Jane Jacobs Walk in Mumbai
May 5, 2010
Last week, Mumbai-based urban practitioners Marinha Fernandes, Kapil Chavan and Swati Sanghvi, organized a Jane Jacobs Walk in which at least sixty people participated to re-discover the streets of Kalbadevi, Girgaum and its many tributaries. These walks were part of a global event in which similar gatherings glided down urban alleys in cities as varied as New York, Toronto (North America) and Lusaka (Zambia) and La Paloma (Uruguay).
According to urbanist Jane Jacobs (1916-2006), in whose honour the walks are instituted, a walk is the best way to know a city, reclaim its streets and connect with its economic energy.
The streets chosen by the Mumbai team would have particularly fascinated Jane Jacobs, if she had had an opportunity to visit it in her lifetime. They are living testimonies to the economic vitality that she felt were significant to the health of a city. For her, local-scale production, manufacture and exchange of goods and commodities had the potential of regenerating the most lethargic of systems and her formidable scholarship proved this citing examples from Tokyo to the back-streets of American cities.
In colonial Mumbai, while the authorities were busy creating imperial cityscapes with their impressive architecture, this part of the city – the ‘native town’ as it were – was working around the clock to keep up the momentum of a thriving metropolis. They brought with them skills that had been shaped by centuries of trading and craftsmanship thanks to a dynamic trade and manufacture based inter-continental coastal economy backed from this end by Sindh, Gujarat, Marwar and other regions all the way down south. Communities from these regions adapted to the changes brought out in the newly emerging industrial world, but also revitalized the best of skills that they already had. And the city’s complex, enmeshed and flexible approach to urban life allowed them to create an architecture that matched their peculiar needs and interests. It is in these streets and by-lanes, shop-fronts and workshop spaces, that the business culture of Mumbai got shaped all through the nineteenth and twentieth centuries.
According to Jacobs, a city needs such creative energy of people and communities the way an orchard needs sunshine. And the growth and success of Mumbai as an economic powerhouse was definitely shaped by business practices that the narrow streets and tiny offices of this neighbourhood soaked up hungrily and nourished in return. Every modern business establishment in Mumbai has a story to say that links up this neighbourhood to their own success in some way or the other. It is this relationship between spaces, streets, economic activities and living that Jacobs saw as the fulcrum of good urbanism – something that was destroyed by urban planning practices geared towards cosmetic changes and speculative construction.
The New Village Press and the Centre for the Living City have also published a book this month – ‘What we See’ – a collection of essays in the memory of Jacobs, known among other things, for her vociferous criticism of Moses – an urban planner and engineer notorious for inaugurating the regime of freeways and car-based urban planning in the US.

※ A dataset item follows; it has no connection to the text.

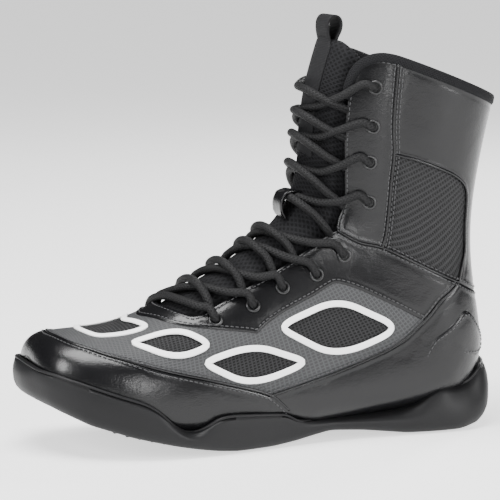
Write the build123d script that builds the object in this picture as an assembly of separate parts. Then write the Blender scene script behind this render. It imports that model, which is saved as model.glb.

Jacobs would have connected the decayed urban landscape dotting many parts of America today, to an economy in crisis because it has lost all moorings in local economies. One that has allowed runaway infrastructure and construction projects to dictate the process of urban living, rather than focusing on economic activities on the ground.
For Mumbai, Jacobs would have attributed its economic success to the way it balanced its financial sector with local production and exchanges, epitomized by its vibrant street economy and the neighbourhoods of the ‘native’ city. She would have explained its civic failure to the constant war the city waged against this very sector – epitomized by its anti-hawker, anti street-level and anti local business policies.
And yet – she would have remained optimistic seeing the way the streets of Mumbai continue to fight back!